Time and Temporality in Recent Hispanic Cinema
This panel addresses the multiple ways in which time and temporality emerge as key motifs in recent Hispanic cinema. These papers all focus on time as a mode of filmic representation and each, in different ways, poses a disturbed worldliness or cosmopolitanism as an alternative to traditional (and identitarian) critical approaches to cinema in the Hispanic Atlantic and Spain. All three discussions turn on questions of continuity and discontinuity; on the traces, fragments and contours of historical undercurrents as exemplified in Spanish-language film by asynchrony, by rhythm, by time delayed, lagged, elliptical, truncated or interrupted, and technologically manipulated. These papers seek to raise ontological and epistemological questions regarding time and technicity, cultural and national identity, or a purported common heritage.

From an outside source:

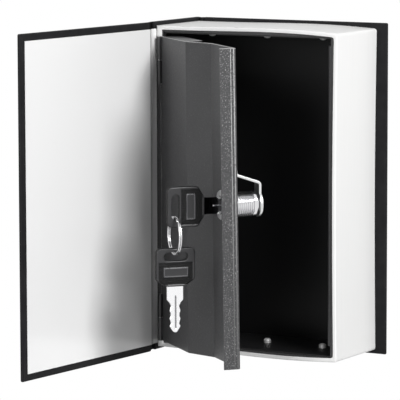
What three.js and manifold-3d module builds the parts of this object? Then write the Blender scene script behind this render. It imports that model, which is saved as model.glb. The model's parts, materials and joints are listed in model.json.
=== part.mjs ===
// A book that hides a small steel safe: a hard cover opens on a cloth joint, and behind it a hinged
// steel door with a key lock closes a box that sits inside a hollow block made to look like pages.
// Lengths are in millimetres. +Z is up, the book stands on the lower edges of its covers, the closed
// book's front faces -Y and its spine faces -X.
// The drawing frame below has x = 0 just outside the block's spine side, y = 0 at the block's front and
// z = 0 under the covers. One group moves all of it to the part's origin, the middle of the back
// cover's lower edge.

import * as THREE from "three";
import { mergeVertices } from "three/addons/utils/BufferGeometryUtils.js";
import Module from "manifold-3d";

const wasm = await Module();
wasm.setup();

// Covers, spine and cloth
const coverHeight = 240;
const coverReach = 151.5; // one cover board with its cloth, from the joint to the fore-edge
const jointWidth = 7.5; // cloth joint between the spine and a cover
const clothThickness = 0.4;
const boardThickness = 1.75;
const paperThickness = 0.2;
const glueGap = 0.1; // between two glued layers
const turnIn = 15; // width of the cloth folded onto the inner face
const paperMargin = 5.1; // cloth left showing round the endpaper
const backPaperMargin = 9.5; // at the back cover's fore-edge, where the endpaper ends under the block
const jointGap = 0.4; // free cloth at each side of a fold line
const foldGap = 0.3; // free cloth between the front fold line and its strip
const spineReach = 3; // how far the spine's outer face stands behind x = 0
const foldLift = 2.6; // the front fold line stands this far in front of the page block
const spineShort = 0.6; // the spine stops this far from the front fold line
const coverAngle = 94.6; // opened from closed, degrees
const foldAngle = 75; // the front joint's strip, opened from closed, degrees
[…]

Further, the panel seeks to theorize the overlapping spatial and temporal economies of mise-en-scène and montage, of dispositif and the filmic apparatus.

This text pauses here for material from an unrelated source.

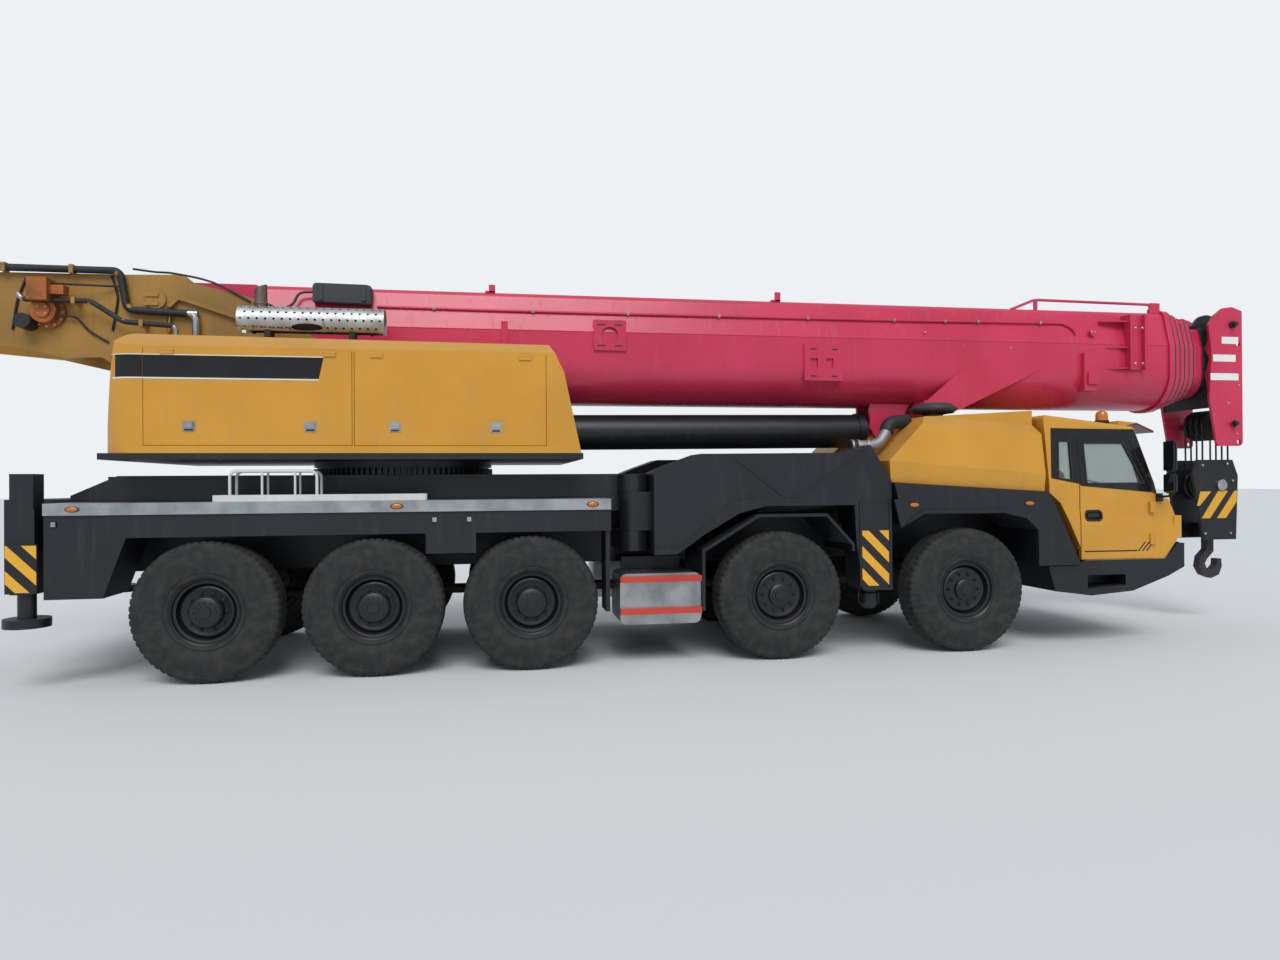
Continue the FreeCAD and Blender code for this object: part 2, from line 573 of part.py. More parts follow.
def cab_body():
    """The cab's skin as a whole, before doors and windows are taken out."""
    form = cut(prism("side", cab_profile("0"), "-cab_half", "cab_half"), *cab_sides("0"))
    softened = rounded(form, ("cab_round", lambda edge: edge.CenterOfMass.z > 2400))
    outer = cut(softened, *cab_lines())
    inner = cut(prism("side", cab_profile("wall"), "-cab_half + wall", "cab_half - wall"), *cab_sides("wall"))
    noses = []
    for y1, y2 in (("-cab_half + 2", "-cab_half + 330"), ("cab_half - 330", "cab_half - 2")):
        noses.append(block("nose_x - 40", "nose_x + 55", y1, y2, 1190, 1445))
    visor = prism("side", [("roof_front_x - 130", 2497), ("roof_front_x - 110", 2540), (5512, 2517),
                           (5732, 2426),
                           (5732, 2404), (5512, 2493), ("roof_front_x - 40", 2479),
                           ("roof_front_x - 90", 2478)],
                  "-cab_half + lean + 60", "cab_half - lean - 60")
    return fuse(cut(outer, inner), visor, *noses)


def door_edge(z):
    """Where the door's slanted front edge lies at a height."""
    return "door_front - (door_front - roof_front_x + 100) * (%s - sill - 60) / (door_top - sill - 60)" % z


def door_window():
    """Opening of the door's window in the side view."""
    return [("door_back + 75", "belt + 110"), ("door_back + 75", "door_top - 70"),
            (door_edge("(door_top - 70)") + " - 80", "door_top - 70"),
            (door_edge("(belt + 110)") + " - 60", "belt + 110")]


def door_hinges():
    """Two hinge barrels with their leaves on the right door's front edge."""
    barrels = []
    for z in ("cab_low + 165", "sill - 180"):
        barrels.append(rod("z", "door_front", "-cab_half - hinge_out", z, "hinge_barrel", 120))
        barrels.append(block("door_front - 55", "door_front", "-cab_half - hinge_out - 5",
                             "-cab_half + line_deep + 2", z, z + " + 120"))
    return barrels


def window_cuts():
    """Openings of the windscreen, the rear window and the quarter windows."""
    screen = prism("side", [("sill_x - 130", "sill + 60"), ("sill_x + 60", "sill + 60"),
                            ("roof_front_x + 80", "roof_front - 110"),
                            ("roof_front_x - 110", "roof_front - 110")],
                   "-cab_half + lean + 90", "cab_half - lean - 90")
    rear = block("cab_back - 10", "cab_back + wall + 10", "-800", "800", 2250, 2450)
    quarters = prism("side", [("cab_back + 110", "belt + 170"), ("door_back - 90", "belt + 150"),
                              ("door_back - 80", "door_top - 50"), ("cab_back + 150", "door_top - 50")],
                     "-cab_half - 10", "cab_half + 10")
    return [screen, rear, quarters]


def cab():
    """Cab shell, doors with their panes, fixed glass, seats and dash."""
    door_cut = common(prism("side", door_outline("part_gap", "seat_gap"), "-cab_half - 10",
                            "-cab_half + 400"),
                      cab_side("(wall + part_gap)", ""))
    node("cab_shell", cut(cab_body(), door_cut, mirrored(door_cut), *window_cuts()))
    door_form = prism("side", door_outline("0", "0"), "-cab_half - 10", "-cab_half + 400")
    leaf = cut(cab_side("wall", ""), *(cab_sides("0") + cab_lines()))
    door_panel = common(cut(leaf, block("door_back - 60", "nose_x + 1", "-cab_half - 9", "-cab_half", 0,
                                        3000)), door_form)
    pocket = rounded(block("door_back + 55", "door_back + 265", "-cab_half - 40", "-cab_half + handle_deep",
                           "handle_z - 65", "handle_z + 65"), (40, lambda edge: runs(edge, "y")))
    grip = block("door_back + 85", "door_back + 235", "-cab_half + 6", "-cab_half + 14", "handle_z - 18",
                 "handle_z + 18")
    post = block("door_back + 85", "door_back + 110", "-cab_half + 6", "-cab_half + handle_deep + 1",
                 "handle_z - 18",
                 "handle_z + 18")
    panel = fuse(cut(door_panel, prism("side", door_window(), "-cab_half - 10", "-cab_half + 410"), pocket),
                 grip, post)
    both_sides("cab_door", fuse(panel, *door_hinges()))
    skin = cut(cut(prism("side", cab_profile("16"), "-cab_half + 16", "cab_half - 16"), *cab_sides("16")),
               cut(prism("side", cab_profile("(16 + pane)"), "-cab_half + 16 + pane", "cab_half - 16 - pane"),
                   *cab_sides("(16 + pane)")))
    screen, rear, quarters = window_cuts()
    node("cab_glass", common(skin, group(screen, rear, quarters)))
    both_sides("cab_door_glass", common(skin, prism("side", door_window(), "-cab_half - 10",
                                                    "-cab_half + 410")))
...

‘Asynchrony and the cinephilic quotation: notes on the new essay film from Spain’
— Belén Vidal (Kings College, London)
This paper explores the status of the cinephilic quotation as a significant epistemological and historiographic tool in the new essay film emerging from Spain. I situate my discussion in the general context of the rebirth of cinephilia as a shared language of love, appreciation and analysis of film. Unlike the historical first wave of cinephilia, however, this second wave is post-cinematic, and is generating hybrid objects and transcultural readings. In this context, I will look at works by Catalan filmmakers José Luis Guerín and Isaki Lacuesta, and in particular their use of the fragment and the variation around existing films as tools for a creative reflection on the film medium and its history. Cinema itself becomes the subject of Guerín’s essay films Innisfree (1990) and Train of Shadows (1997), and of Lacuesta’s short film The Marker Variations (2007) and the feature-length TV documentary The Night that Never Ends (La noche que no acaba, 2010; re-titled All Night Long for international circulation). These works use sonic and visual cinephilic quotations to actively interrogate the viewer’s relationship with the film image in affective but also historically situated terms.
Drawing on the work of Christian Keathley (Cinephilia and History, 2006) and Laura Mulvey (Death 24x a Second, 2006) this paper highlights the cinephilic quotation as an asynchronous effect that de-naturalises the relationship between background and figure, foregrounding the vanishing points and gaps in interpretation that arise from the shift between different temporalities. With their practice, Guerín and Lacuesta expand a mode of filmmaking with little previous tradition in Spain. Via cosmopolitan connections (Alain Resnais, Chris Marker, or Jonas Mekas), their essay films enable transcultural and historically displaced readings of their original objects of cinephilic affection.
‘Mundane rhythms in Whisky and Blue Eyelids’
— Tom Whittaker (University of Liverpool)
Ingmar Bergman has written that ‘film is mainly rhythm; it is inhalation and exhalation in continuous sequence. Music works in the same fashion: I’d say there is no art form that has so much in common with film as music’. This paper explores the musicality of film rhythm in two recent offbeat Latin American films, Whisky (Rebella and Stoll, 2004) and Blue Eyelids (Contreras, 2007). The films are vividly shaped by the mechanistic rhythms of repetition and routine, the ordinary and the dull. In closely examining the films’ sound design and the movement of objects and actors within the frame, I argue that their rhythmic contours – both musical and kinetic – serve to illuminate the broader social practices of neoliberal labour in Latin America.
This paper will draw on the work of musicologists Jacques Attali (Noise: The Political Economy of Music) and Robert Fisk (Repeating Ourselves: American Minimal Music as Cultural Practice), as well as the writing of Ben Highmore (Ordinary Lives: Studies in the Everyday) and Michel Chion (Audio-Vision). In light of their writing, this paper demonstrates how the musicality of the films might be a striking illustration of what Jacques Attali terms ‘the repetitive society’ of late capitalism.
‘Turns and Returns, Envois/Renvois: the Postal Effect in Recent Spanish Filmmaking’
— Steven Marsh (University of Illinois at Chicago)
Alain Bergala writes, “Every letter is motivated by an absence that it seeks to fill [….] that of the presence of the other.” This paper focuses on the filmic encounters of a group of Spanish filmmakers with various counterparts from other countries, which, under the rubric of “The Complete Letters: Filmed Correspondence,” recently screened at exhibitions in Barcelona, Madrid and Mexico City. It argues that these asymmetrical epistolary exchanges pose a challenge to the association of filmic practices with national or regional origins, identities and histories; that they destabilize the concept of national cinema and its canons. The examples discussed here raise questions regarding origin and destination, address and response, temporal disturbance, the materiality of film, the philosophical implications of technology, self and other, presence and absence. The work of these filmmakers, that is, draws attention to the evolving status of the moving image as representation.
Drawing on the work of Jacques Derrida (The Postcard and Echographies of Television), Jean-Luc Nancy (The Ground of the Image and The Creation of the World or Globalization), and Serge Daney’s Postcards from the Cinema, this paper proposes the ‘postal effect’ in film as an ‘international’ cinema that in its very cosmopolitan character undermines traditional modes of identification and classification.